Lemma 101.4.14. Let $\mathcal{X}$ be an algebraic stack. Let $W$ be an algebraic space, and let $f : W \to \mathcal{X}$ be a surjective, flat, locally finitely presented morphism.

If $f$ is unramified (i.e., étale, i.e., $\mathcal{X}$ is Deligne-Mumford), then $\mathcal{X}$ is DM.

If $f$ is locally quasi-finite, then $\mathcal{X}$ is quasi-DM.

**Proof.**
Note that if $f$ is unramified, then it is étale by Morphisms of Spaces, Lemma 67.39.12. This explains the parenthetical remark in (1).
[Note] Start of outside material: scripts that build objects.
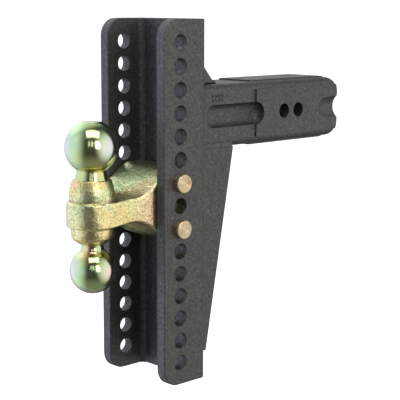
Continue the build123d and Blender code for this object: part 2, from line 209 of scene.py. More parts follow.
def head_field(x, y, z):
    """The whole forging."""
    around = np.hypot(x, y - BALL_AXIS_Y / MM)
    upper_side = turned_field(x, y, z, UPPER_COLLAR)
    upper_rise = np.maximum(z - UPPER_SEAT_Z, BOSS_MID_Z - z)
    upper = round_both(upper_side, upper_rise, COLLAR_EDGE_ROUND)
    lower_rise = np.maximum(z - BOSS_MID_Z, LOWER_SEAT_Z - z)
    lower = np.maximum(turned_field(x, y, z, LOWER_COLLAR), lower_rise)
    boss_rise = np.maximum(z - BOSS_TOP_Z, BOSS_BOTTOM_Z - z)
    boss = round_both(around - BOSS_RADIUS, boss_rise, BOSS_EDGE_ROUND)
    above_arm = np.maximum(upper, ARM_TOP_Z - COLLAR_TO_ARM_ROUND - z)
    below_arm = np.maximum(lower, z - ARM_BOTTOM_Z - COLLAR_TO_ARM_ROUND)
    bar = bar_field(x, y, z)
    bar = round_join(round_join(bar, above_arm, COLLAR_TO_ARM_ROUND), below_arm, COLLAR_JOIN_ROUND)
    boss = round_join(round_join(boss, upper, COLLAR_JOIN_ROUND), lower, COLLAR_JOIN_ROUND)
    head = np.minimum(bar, boss)
    for pin in (UPPER_PIN, LOWER_PIN):
        bore = PIN_BORE_RADIUS - np.hypot(y - pin.y / MM, z - pin.z / MM)
        head = np.maximum(head, bore)
    return head


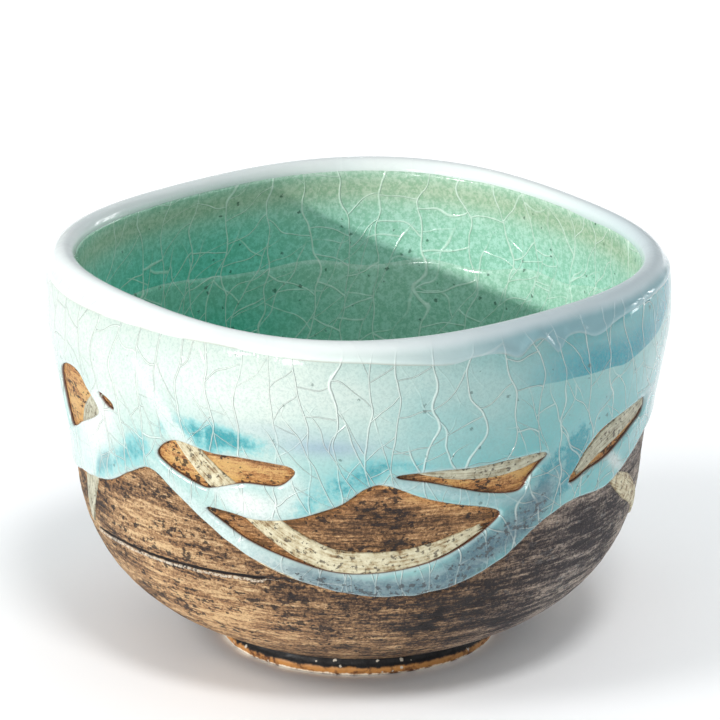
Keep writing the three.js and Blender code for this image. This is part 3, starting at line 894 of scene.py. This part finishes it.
def add_clay_body():
    """Rows go from the middle of the base outwards, up the outside, over the crest and down to the floor."""
    bottom = np.linspace(3, BASE_RADIUS - 0.4, 10)
    fine_share = outside.share_at(FINE_TOP)
    fine = np.linspace(0, fine_share, round(outside.length * fine_share / FINE_ROW))
    upper = np.linspace(fine_share, 1, 15)[1:]
    under = np.linspace(0, 1, 40)[1:-1]
    angle = once_round(COLUMNS)
    wall = np.concatenate([fine, upper])
    height = outside.height_at(wall)
    grid = rows_of(np.tile(angle, len(wall)), np.repeat(height, COLUMNS))
    relief, scratch, gouges = clay_relief(grid)
    fade = ease(grid[:, 1], BASE_HEIGHT, BASE_HEIGHT + 1.5) * ease(grid[:, 1], CREST_HEIGHT, CREST_HEIGHT - 3)
    wall_points = stand_off(outside, np.repeat(wall, COLUMNS), grid[:, 0], relief * fade)
    bottom_points = placed(np.repeat(bottom, COLUMNS), BASE_HEIGHT, np.tile(angle, len(bottom)))
    inner_points = stand_off(inside, np.repeat(under, COLUMNS), np.tile(angle, len(under)), 0.0)
    poles = MM * np.array([[0, 0, BASE_HEIGHT], [0, 0, FLOOR_HEIGHT]])
    vertices = np.concatenate([bottom_points, wall_points, inner_points, poles])
    rows = len(bottom) + len(wall) + len(under)

    bare = -depth_in_glaze(grid)
    in_window = ease(depth_in_windows(grid), -0.5, 0.5)
    halo = np.exp(-np.maximum(bare, 0) / 1.1)
    warm = np.clip(halo * (0.45 + 0.55 * in_window) + 0.3 * in_window, 0, 1)
    cloudy = ease(noise_at(grid, 16, 1.0, flatten=2.5), 0.1, 0.6)
    # Darker where gouged, in soft clouds, and in the patches of painted shade low on the front and at the
    # right.
    dark = np.clip(0.9 * gouges + 0.5 * cloudy + spots(grid, PAINTED_SHADE), 0, 2)
    tan = np.clip(spots(grid, TOASTED) + in_window * spots(grid, TOASTED_IN_WINDOWS), 0, 2.8)
    # The right side, where the clay is greyed: partly pale specks, partly painted sheen along the right edge.
    cool = ease(grid[:, 0], -78, -36) * ease(grid[:, 0], 30, -10) * (1 - in_window)
    fields = {"warm": warm, "dark": dark, "tan": tan, "cool": cool, "scratch": scratch}
    out_of_sight = (len(bottom) * COLUMNS, len(under) * COLUMNS + len(poles))
    fields = {name: np.pad(values, out_of_sight) for name, values in fields.items()}
    faces = lathe_faces(rows, COLUMNS) + pole_faces(rows, COLUMNS)
    add_piece("clay_body", clay_material(), vertices, faces, fields)


# ---- Foot ----


def add_foot_ring():
    columns = 360
    points_round = 60
    top = BASE_HEIGHT - 0.02
    inner = FOOT_RADIUS - FOOT_WALL
    corners = [
        (FOOT_RADIUS - 0.7, 0), (FOOT_RADIUS - 0.2, 0.15), (FOOT_RADIUS, 0.6), (FOOT_RADIUS + 0.2, 1.3),
        (FOOT_RADIUS + 0.1, 1.8), (FOOT_RADIUS - 0.45, 2.2), (FOOT_RADIUS - 0.7, 2.9),
        (FOOT_RADIUS - 0.6, 4.2), (FOOT_RADIUS - 0.5, top), (inner - 1, top), (inner - 0.4, 3),
        (inner, 0.8), (inner + 0.4, 0.1), (inner + 1, 0), (FOOT_RADIUS - 0.7, 0),
    ]
    path = np.array(corners, float)
    run = run_along(path)
    even = np.linspace(0, run[-1], points_round + 1)[:-1]
    radius, height = (np.interp(even, run, column) for column in path.T)
    angle = once_round(columns)
    all_angles = np.tile(angle, len(even))
    grid = rows_of(all_angles, np.repeat(even, columns))
    rough = 0.16 * noise_at(grid, 2.4, 4.0) + 0.1 * noise_at(grid, 0.9, 9.0)
    outer_side = np.repeat(radius > inner + 2, columns)
    free = ease(np.repeat(height, columns), 0.02, 0.5) * outer_side
    radii = np.repeat(radius, columns) - free * np.abs(rough)
    heights = np.repeat(height, columns)
    vertices = placed(radii, heights, all_angles)
    faces = ring_faces(len(even), columns)
    add_piece("foot_ring", foot_material(), vertices, faces, {"rise": heights})


# ---- Slip strokes ----


def noise_of(*columns):
    """Smooth noise, one value for each row of the columns."""
    return np.array([noise.noise(place) for place in zip(*np.broadcast_arrays(*columns))])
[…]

Assume $f$ is unramified (resp. locally quasi-finite). We have to show that $\Delta _\mathcal {X} : \mathcal{X} \to \mathcal{X} \times \mathcal{X}$ is unramified (resp. locally quasi-finite). Note that $W \times W \to \mathcal{X} \times \mathcal{X}$ is also surjective, flat, and locally of finite presentation. Hence it suffices to show that

\[ W \times _{\mathcal{X} \times \mathcal{X}, \Delta _\mathcal {X}} \mathcal{X} = W \times _\mathcal {X} W \longrightarrow W \times W \]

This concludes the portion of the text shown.